• [Work to complete]
Could you write out every entry exactly as it stands?
== Given entries
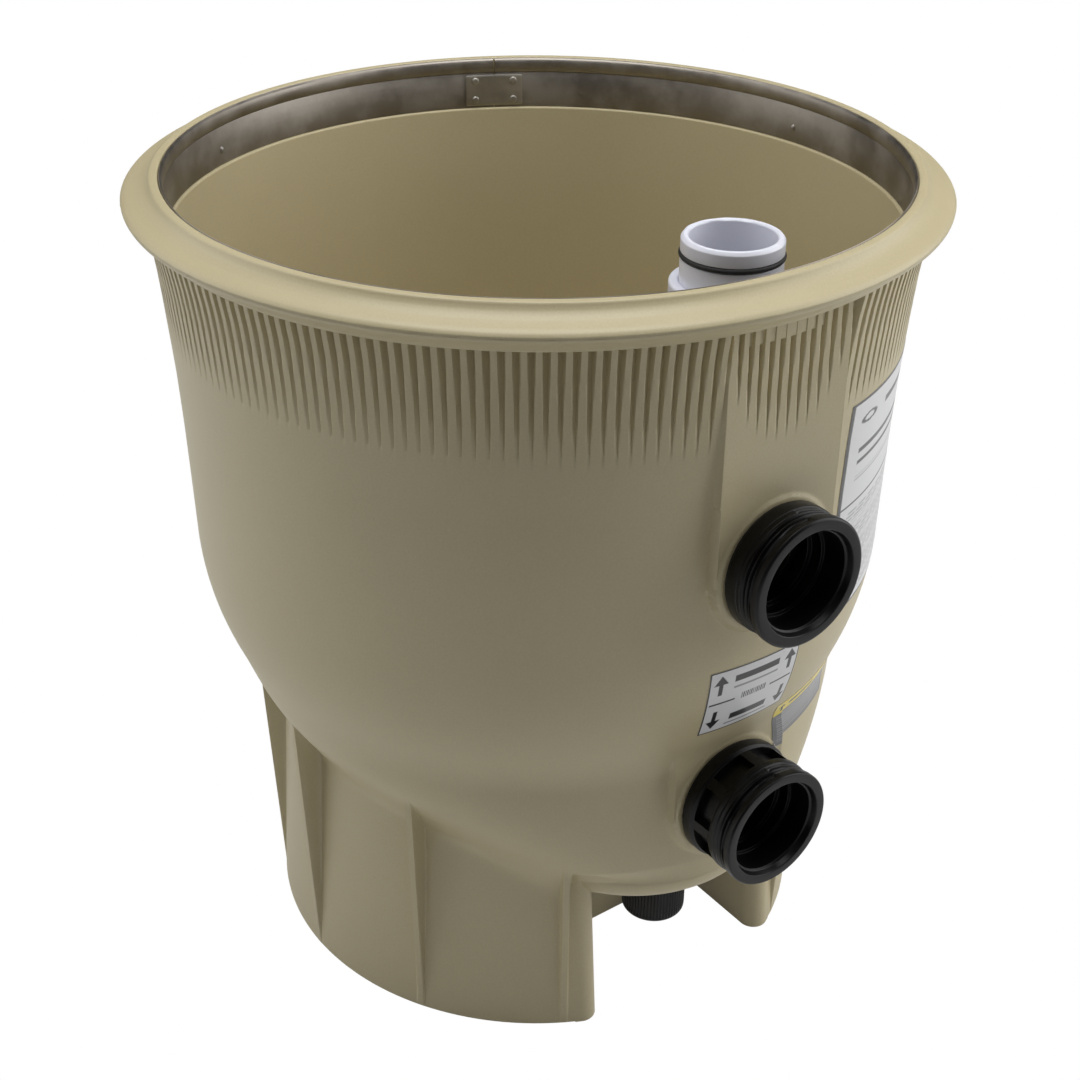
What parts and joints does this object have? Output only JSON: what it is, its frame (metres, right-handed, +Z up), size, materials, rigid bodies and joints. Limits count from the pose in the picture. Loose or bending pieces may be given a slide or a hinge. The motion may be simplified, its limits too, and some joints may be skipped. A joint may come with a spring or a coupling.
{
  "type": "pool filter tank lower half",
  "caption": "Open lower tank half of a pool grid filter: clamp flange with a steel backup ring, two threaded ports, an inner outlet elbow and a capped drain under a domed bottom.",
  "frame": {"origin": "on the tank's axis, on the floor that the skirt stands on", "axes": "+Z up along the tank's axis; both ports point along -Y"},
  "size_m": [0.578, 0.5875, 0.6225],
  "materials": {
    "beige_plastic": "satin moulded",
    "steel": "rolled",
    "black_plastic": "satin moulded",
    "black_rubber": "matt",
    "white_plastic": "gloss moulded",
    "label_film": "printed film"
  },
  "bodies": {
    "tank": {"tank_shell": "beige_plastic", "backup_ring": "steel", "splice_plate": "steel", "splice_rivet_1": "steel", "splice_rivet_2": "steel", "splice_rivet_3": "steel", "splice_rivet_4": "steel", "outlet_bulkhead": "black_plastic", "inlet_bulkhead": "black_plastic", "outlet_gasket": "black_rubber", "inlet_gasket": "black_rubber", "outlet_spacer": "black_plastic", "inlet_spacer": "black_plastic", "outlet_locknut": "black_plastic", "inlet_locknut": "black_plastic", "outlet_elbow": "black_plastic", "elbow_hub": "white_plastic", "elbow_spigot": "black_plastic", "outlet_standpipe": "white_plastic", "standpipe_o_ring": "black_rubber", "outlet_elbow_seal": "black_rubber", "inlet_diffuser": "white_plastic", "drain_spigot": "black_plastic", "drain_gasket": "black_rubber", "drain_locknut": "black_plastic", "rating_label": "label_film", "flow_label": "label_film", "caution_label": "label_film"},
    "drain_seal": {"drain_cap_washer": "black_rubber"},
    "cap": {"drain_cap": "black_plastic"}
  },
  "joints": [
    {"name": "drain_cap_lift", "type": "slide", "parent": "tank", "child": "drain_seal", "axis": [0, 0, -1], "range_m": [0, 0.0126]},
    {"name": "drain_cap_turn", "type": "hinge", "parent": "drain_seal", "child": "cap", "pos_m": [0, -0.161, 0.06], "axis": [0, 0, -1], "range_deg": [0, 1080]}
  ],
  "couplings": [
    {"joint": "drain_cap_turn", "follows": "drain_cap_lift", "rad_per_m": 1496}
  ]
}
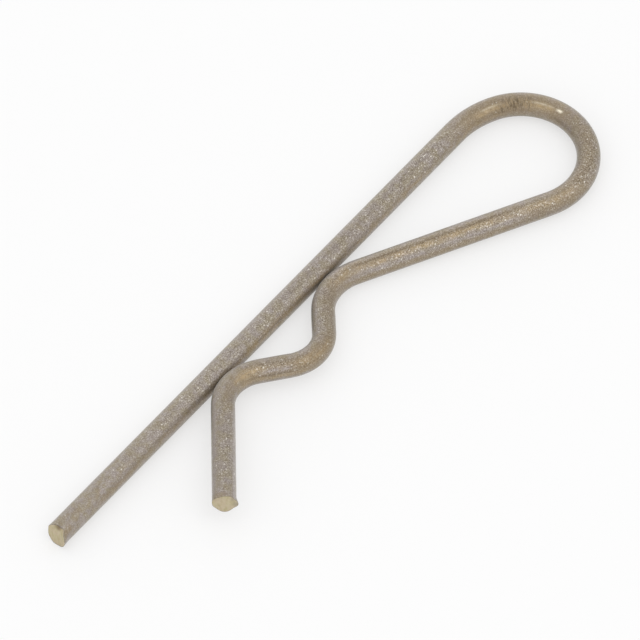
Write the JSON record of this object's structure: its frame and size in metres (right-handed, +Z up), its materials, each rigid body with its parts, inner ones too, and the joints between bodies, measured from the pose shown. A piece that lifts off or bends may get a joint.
====
• [Full solution]
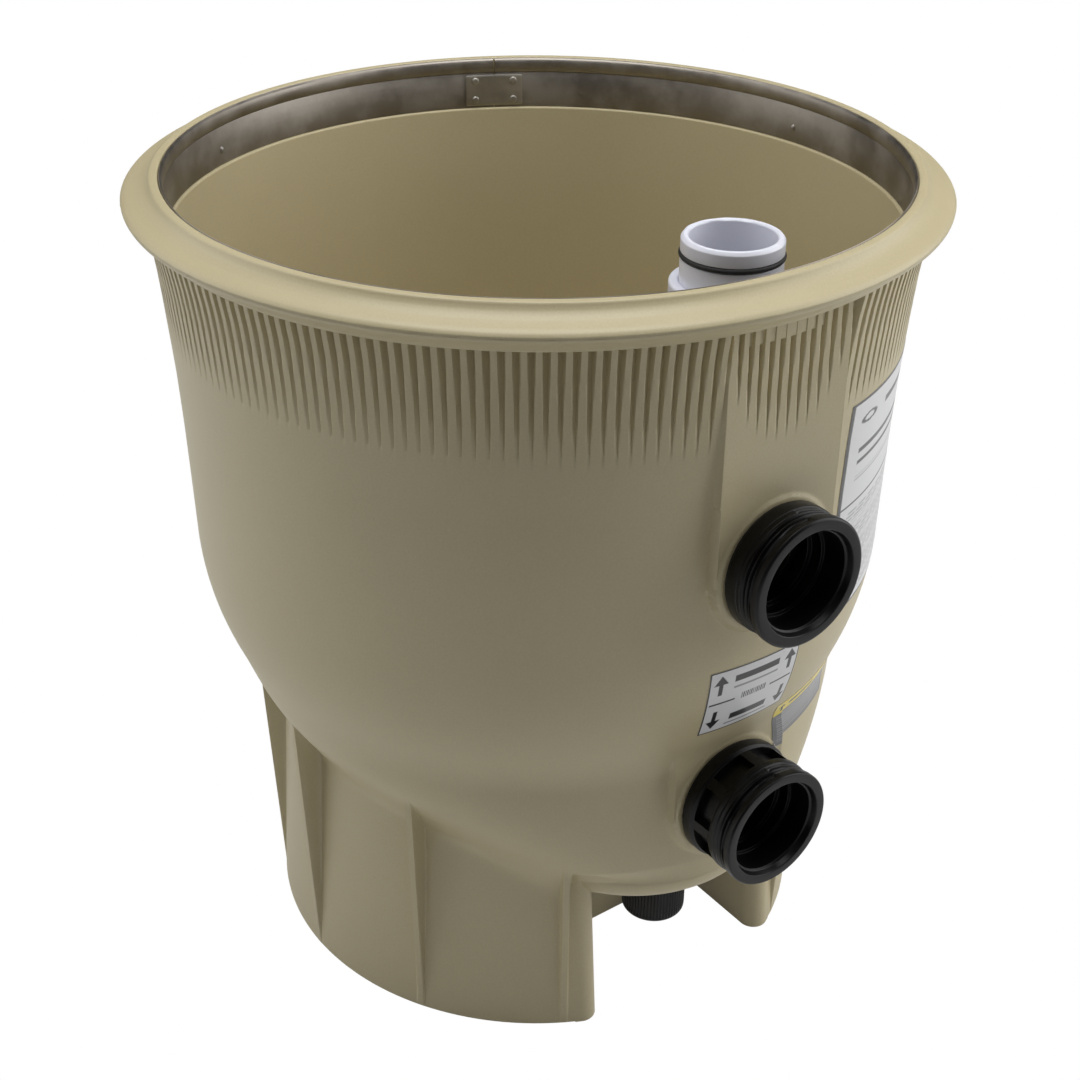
What parts and joints does this object have? Output only JSON: what it is, its frame (metres, right-handed, +Z up), size, materials, rigid bodies and joints. Limits count from the pose in the picture. Loose or bending pieces may be given a slide or a hinge. The motion may be simplified, its limits too, and some joints may be skipped. A joint may come with a spring or a coupling.
{
  "type": "pool filter tank lower half",
  "caption": "Open lower tank half of a pool grid filter: clamp flange with a steel backup ring, two threaded ports, an inner outlet elbow and a capped drain under a domed bottom.",
  "frame": {"origin": "on the tank's axis, on the floor that the skirt stands on", "axes": "+Z up along the tank's axis; both ports point along -Y"},
  "size_m": [0.578, 0.5875, 0.6225],
  "materials": {
    "beige_plastic": "satin moulded",
    "steel": "rolled",
    "black_plastic": "satin moulded",
    "black_rubber": "matt",
    "white_plastic": "gloss moulded",
    "label_film": "printed film"
  },
  "bodies": {
    "tank": {"tank_shell": "beige_plastic", "backup_ring": "steel", "splice_plate": "steel", "splice_rivet_1": "steel", "splice_rivet_2": "steel", "splice_rivet_3": "steel", "splice_rivet_4": "steel", "outlet_bulkhead": "black_plastic", "inlet_bulkhead": "black_plastic", "outlet_gasket": "black_rubber", "inlet_gasket": "black_rubber", "outlet_spacer": "black_plastic", "inlet_spacer": "black_plastic", "outlet_locknut": "black_plastic", "inlet_locknut": "black_plastic", "outlet_elbow": "black_plastic", "elbow_hub": "white_plastic", "elbow_spigot": "black_plastic", "outlet_standpipe": "white_plastic", "standpipe_o_ring": "black_rubber", "outlet_elbow_seal": "black_rubber", "inlet_diffuser": "white_plastic", "drain_spigot": "black_plastic", "drain_gasket": "black_rubber", "drain_locknut": "black_plastic", "rating_label": "label_film", "flow_label": "label_film", "caution_label": "label_film"},
    "drain_seal": {"drain_cap_washer": "black_rubber"},
    "cap": {"drain_cap": "black_plastic"}
  },
  "joints": [
    {"name": "drain_cap_lift", "type": "slide", "parent": "tank", "child": "drain_seal", "axis": [0, 0, -1], "range_m": [0, 0.0126]},
    {"name": "drain_cap_turn", "type": "hinge", "parent": "drain_seal", "child": "cap", "pos_m": [0, -0.161, 0.06], "axis": [0, 0, -1], "range_deg": [0, 1080]}
  ],
  "couplings": [
    {"joint": "drain_cap_turn", "follows": "drain_cap_lift", "rad_per_m": 1496}
  ]
}
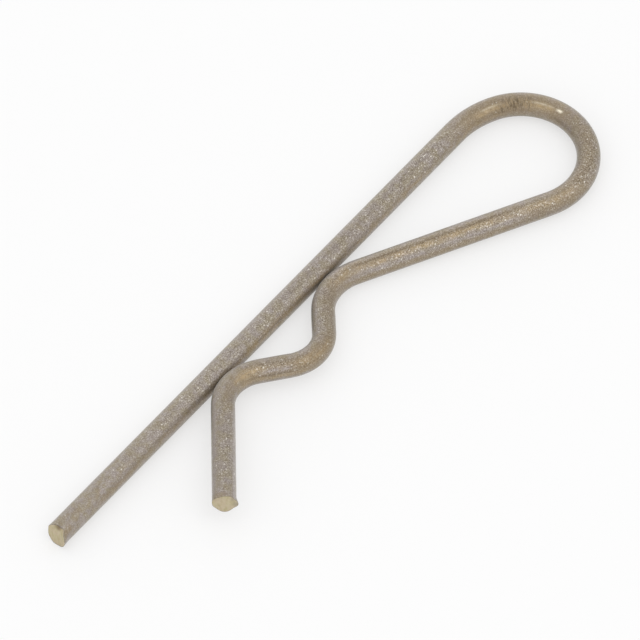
Write the JSON record of this object's structure: its frame and size in metres (right-handed, +Z up), its materials, each rigid body with its parts, inner ones too, and the joints between bodies, measured from the pose shown. A piece that lifts off or bends may get a joint.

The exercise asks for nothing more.